--- start DATASET EXTRACT ---

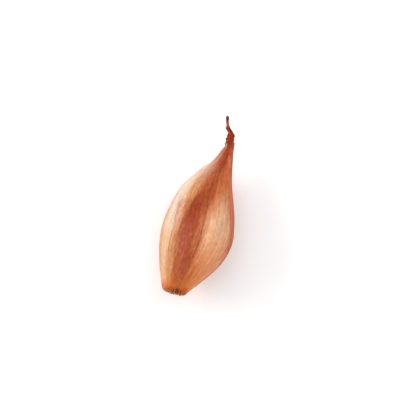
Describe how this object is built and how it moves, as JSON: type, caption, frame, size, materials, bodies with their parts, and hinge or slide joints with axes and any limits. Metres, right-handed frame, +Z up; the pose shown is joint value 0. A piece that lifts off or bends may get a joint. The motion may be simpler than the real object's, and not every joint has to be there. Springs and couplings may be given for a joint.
{
  "type": "pink shallot",
  "caption": "Whole unpeeled long shallot lying on its belly, with a papery skin, a torn pleated neck, a dry leaf tip and a tuft of root stubs.",
  "frame": {"origin": "centre of the small flat spot on the belly that the shallot rests on, under its centre of mass", "axes": "+Y runs along the shallot from the root end to the dry tip, +Z is up, +X is to its right seen from above with the tip pointing away"},
  "size_m": [0.0377, 0.0995, 0.0363],
  "materials": {
    "dry_skin": "satin papery skin, coppery orange-tan with pinkish brown lengthwise bands",
    "dead_leaf": "matt, dry and wrinkled, dark red-brown",
    "dry_root": "matt, corky and fibrous, straw-brown"
  },
  "bodies": {
    "root": {"bulb": "dry_skin", "dry_leaf_tip": "dead_leaf", "root_tuft": "dry_root"}
  },
  "joints": []
}
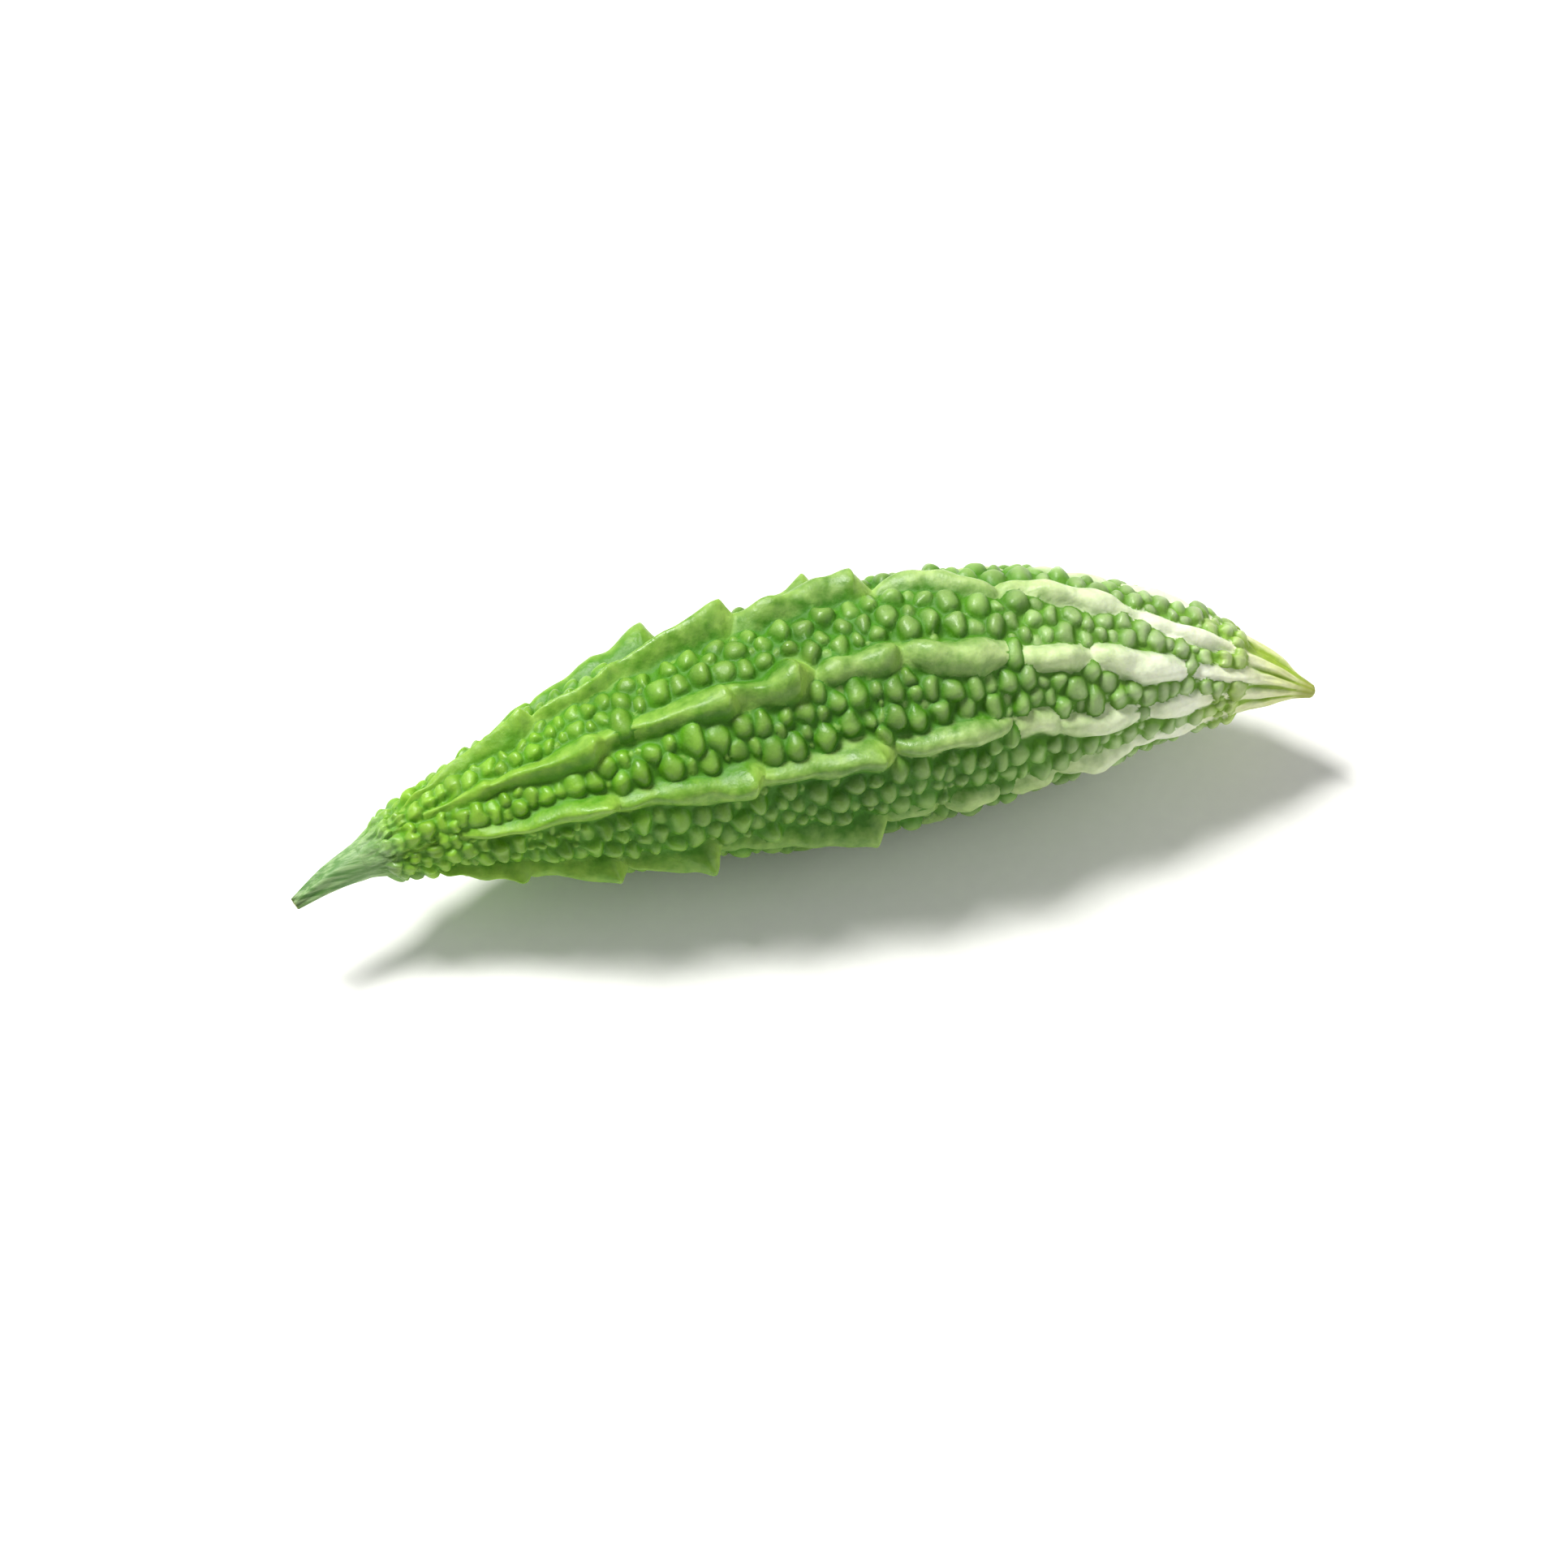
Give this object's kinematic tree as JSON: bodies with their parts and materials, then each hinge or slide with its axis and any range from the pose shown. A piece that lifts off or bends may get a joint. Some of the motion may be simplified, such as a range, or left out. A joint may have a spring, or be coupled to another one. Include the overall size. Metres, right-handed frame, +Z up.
{
  "type": "bitter gourd",
  "caption": "Whole fresh bitter gourd lying on its side: a bowed spindle with broken toothed ridges, warty furrows and a short cut stem.",
  "frame": {"origin": "bottom centre of the whole gourd, on the surface that it lies on", "axes": "+X along the fruit from the stem to the blossom end, +Z up, +Y to the back, where its ends bow to the front (-Y)"},
  "size_m": [0.1843, 0.05, 0.0487],
  "materials": {
    "skin": "waxy green plant skin, satin, pale on the ridges",
    "stalk": "dull green stalk, finely streaked"
  },
  "bodies": {
    "root": {"fruit": "skin", "stem": "stalk"}
  },
  "joints": []
}
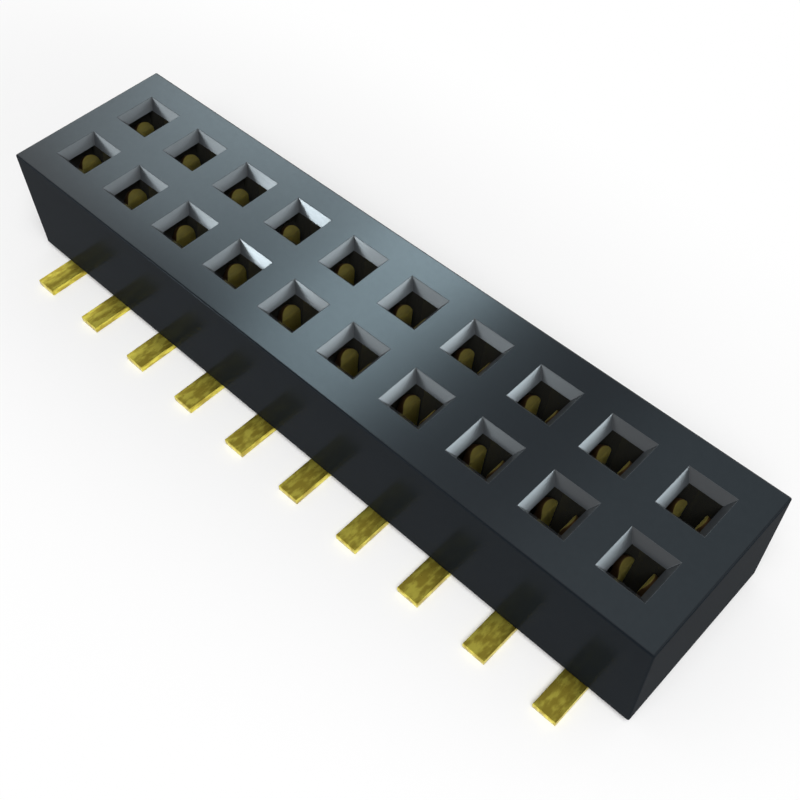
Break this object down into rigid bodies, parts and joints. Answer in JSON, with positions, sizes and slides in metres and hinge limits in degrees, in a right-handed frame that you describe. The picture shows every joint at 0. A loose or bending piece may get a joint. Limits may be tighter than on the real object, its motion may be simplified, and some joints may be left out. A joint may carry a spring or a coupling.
{
  "type": "board to board connector",
  "caption": "Low-profile surface-mount socket strip with two rows of square sockets and flat gold-plated feet, to join two circuit boards.",
  "frame": {"origin": "on the board's plane, which the undersides of the feet lie on, under the middle of the part", "axes": "+X along the two rows, -Y towards the front row's feet, +Z out of the mating face"},
  "size_m": [0.0132, 0.0044, 0.0022],
  "materials": {
    "housing_plastic": "smooth black moulding, semi-gloss to glossy",
    "contact_metal": "gold plating over phosphor bronze strip"
  },
  "bodies": {
    "root": {"housing": "housing_plastic", "contact_front_01": "contact_metal", "contact_front_02": "contact_metal", "contact_front_03": "contact_metal", "contact_front_04": "contact_metal", "contact_front_05": "contact_metal", "contact_front_06": "contact_metal", "contact_front_07": "contact_metal", "contact_front_08": "contact_metal", "contact_front_09": "contact_metal", "contact_front_10": "contact_metal", "contact_back_01": "contact_metal", "contact_back_02": "contact_metal", "contact_back_03": "contact_metal", "contact_back_04": "contact_metal", "contact_back_05": "contact_metal", "contact_back_06": "contact_metal", "contact_back_07": "contact_metal", "contact_back_08": "contact_metal", "contact_back_09": "contact_metal", "contact_back_10": "contact_metal"}
  },
  "joints": []
}
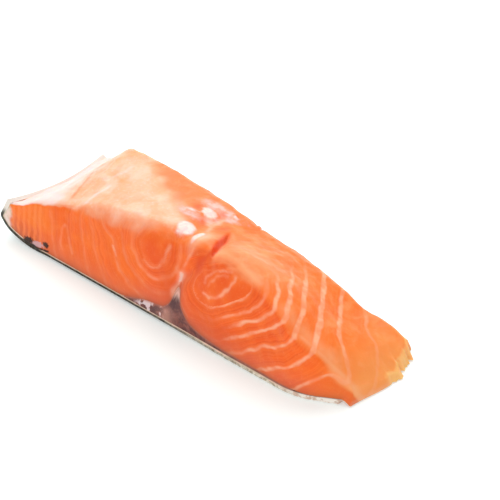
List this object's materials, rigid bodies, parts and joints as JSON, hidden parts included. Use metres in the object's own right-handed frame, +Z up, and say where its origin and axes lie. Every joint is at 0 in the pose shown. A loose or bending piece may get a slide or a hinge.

--- end DATASET EXTRACT ---

> **YOUR TASK**
Please give back all of the records exactly as written.

> **TASK OUTPUT**
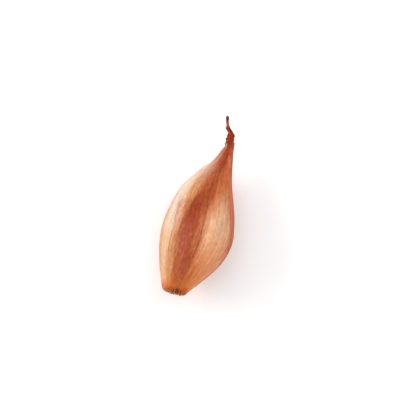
Describe how this object is built and how it moves, as JSON: type, caption, frame, size, materials, bodies with their parts, and hinge or slide joints with axes and any limits. Metres, right-handed frame, +Z up; the pose shown is joint value 0. A piece that lifts off or bends may get a joint. The motion may be simpler than the real object's, and not every joint has to be there. Springs and couplings may be given for a joint.
{
  "type": "pink shallot",
  "caption": "Whole unpeeled long shallot lying on its belly, with a papery skin, a torn pleated neck, a dry leaf tip and a tuft of root stubs.",
  "frame": {"origin": "centre of the small flat spot on the belly that the shallot rests on, under its centre of mass", "axes": "+Y runs along the shallot from the root end to the dry tip, +Z is up, +X is to its right seen from above with the tip pointing away"},
  "size_m": [0.0377, 0.0995, 0.0363],
  "materials": {
    "dry_skin": "satin papery skin, coppery orange-tan with pinkish brown lengthwise bands",
    "dead_leaf": "matt, dry and wrinkled, dark red-brown",
    "dry_root": "matt, corky and fibrous, straw-brown"
  },
  "bodies": {
    "root": {"bulb": "dry_skin", "dry_leaf_tip": "dead_leaf", "root_tuft": "dry_root"}
  },
  "joints": []
}
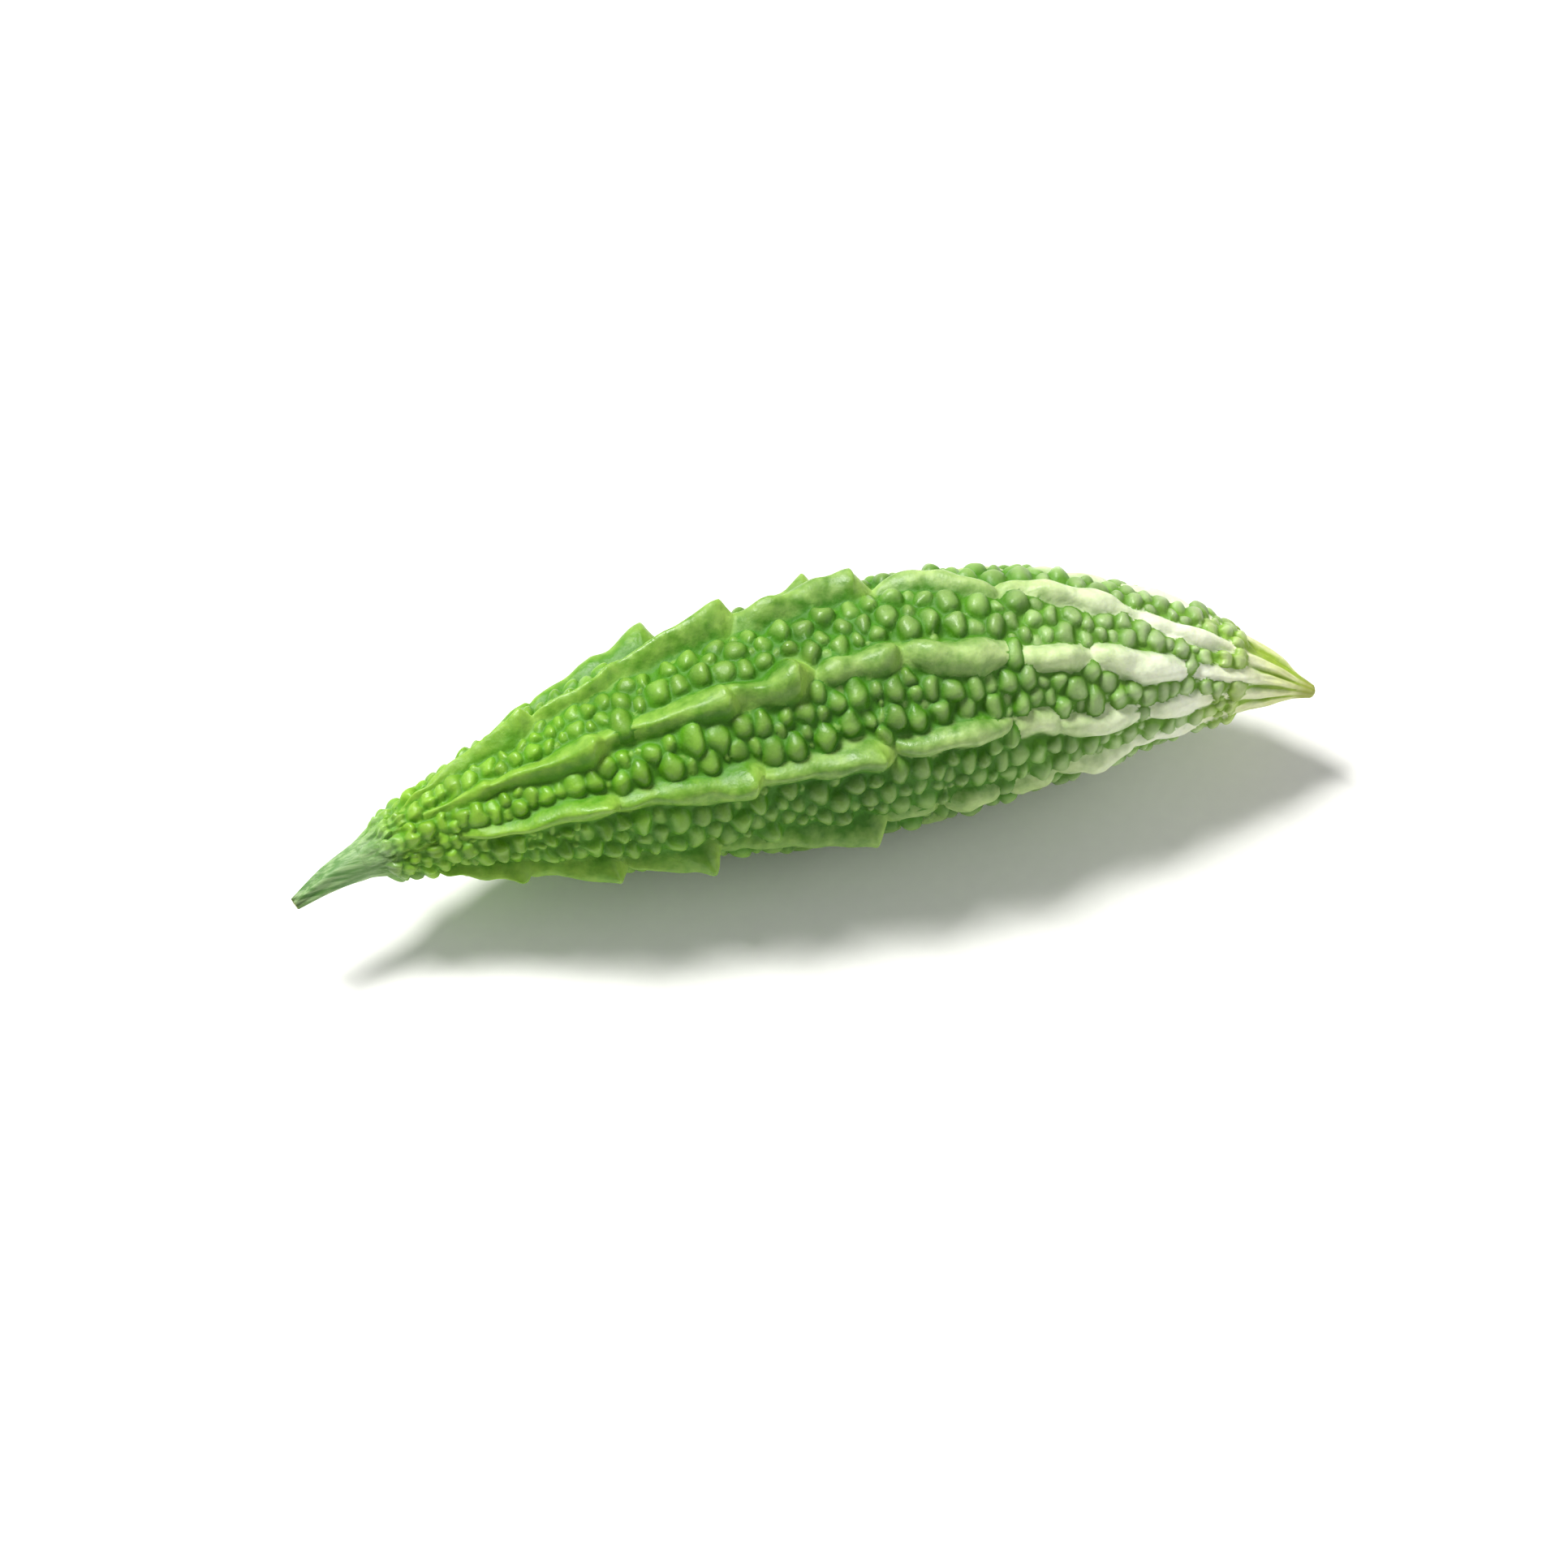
Give this object's kinematic tree as JSON: bodies with their parts and materials, then each hinge or slide with its axis and any range from the pose shown. A piece that lifts off or bends may get a joint. Some of the motion may be simplified, such as a range, or left out. A joint may have a spring, or be coupled to another one. Include the overall size. Metres, right-handed frame, +Z up.
{
  "type": "bitter gourd",
  "caption": "Whole fresh bitter gourd lying on its side: a bowed spindle with broken toothed ridges, warty furrows and a short cut stem.",
  "frame": {"origin": "bottom centre of the whole gourd, on the surface that it lies on", "axes": "+X along the fruit from the stem to the blossom end, +Z up, +Y to the back, where its ends bow to the front (-Y)"},
  "size_m": [0.1843, 0.05, 0.0487],
  "materials": {
    "skin": "waxy green plant skin, satin, pale on the ridges",
    "stalk": "dull green stalk, finely streaked"
  },
  "bodies": {
    "root": {"fruit": "skin", "stem": "stalk"}
  },
  "joints": []
}
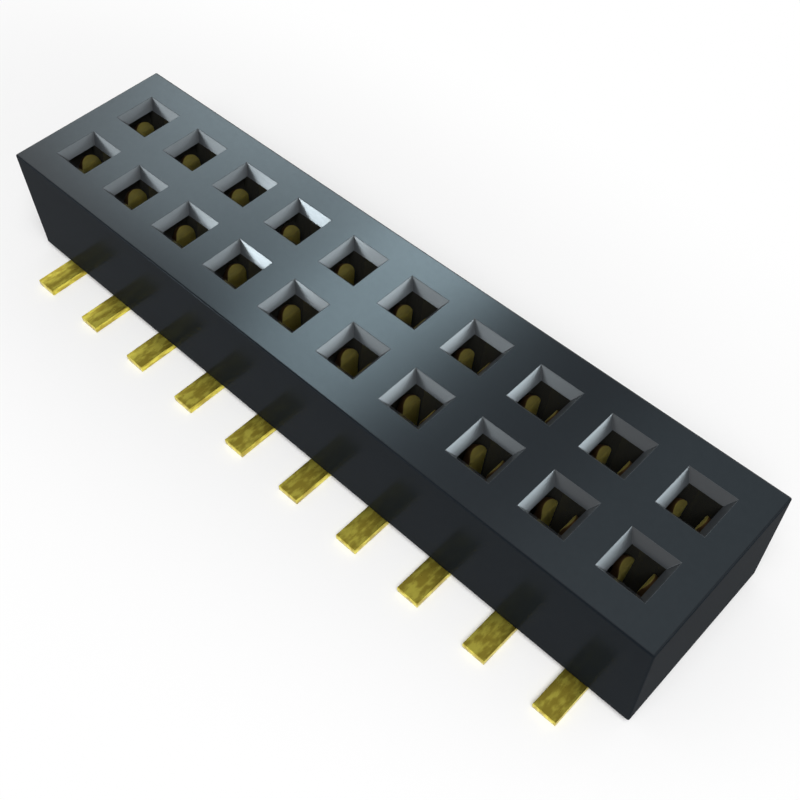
Break this object down into rigid bodies, parts and joints. Answer in JSON, with positions, sizes and slides in metres and hinge limits in degrees, in a right-handed frame that you describe. The picture shows every joint at 0. A loose or bending piece may get a joint. Limits may be tighter than on the real object, its motion may be simplified, and some joints may be left out. A joint may carry a spring or a coupling.
{
  "type": "board to board connector",
  "caption": "Low-profile surface-mount socket strip with two rows of square sockets and flat gold-plated feet, to join two circuit boards.",
  "frame": {"origin": "on the board's plane, which the undersides of the feet lie on, under the middle of the part", "axes": "+X along the two rows, -Y towards the front row's feet, +Z out of the mating face"},
  "size_m": [0.0132, 0.0044, 0.0022],
  "materials": {
    "housing_plastic": "smooth black moulding, semi-gloss to glossy",
    "contact_metal": "gold plating over phosphor bronze strip"
  },
  "bodies": {
    "root": {"housing": "housing_plastic", "contact_front_01": "contact_metal", "contact_front_02": "contact_metal", "contact_front_03": "contact_metal", "contact_front_04": "contact_metal", "contact_front_05": "contact_metal", "contact_front_06": "contact_metal", "contact_front_07": "contact_metal", "contact_front_08": "contact_metal", "contact_front_09": "contact_metal", "contact_front_10": "contact_metal", "contact_back_01": "contact_metal", "contact_back_02": "contact_metal", "contact_back_03": "contact_metal", "contact_back_04": "contact_metal", "contact_back_05": "contact_metal", "contact_back_06": "contact_metal", "contact_back_07": "contact_metal", "contact_back_08": "contact_metal", "contact_back_09": "contact_metal", "contact_back_10": "contact_metal"}
  },
  "joints": []
}
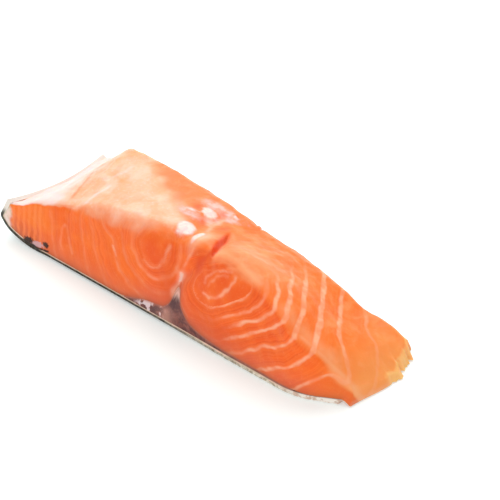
List this object's materials, rigid bodies, parts and joints as JSON, hidden parts included. Use metres in the object's own right-handed frame, +Z up, and say where its origin and axes lie. Every joint is at 0 in the pose shown. A loose or bending piece may get a slide or a hinge.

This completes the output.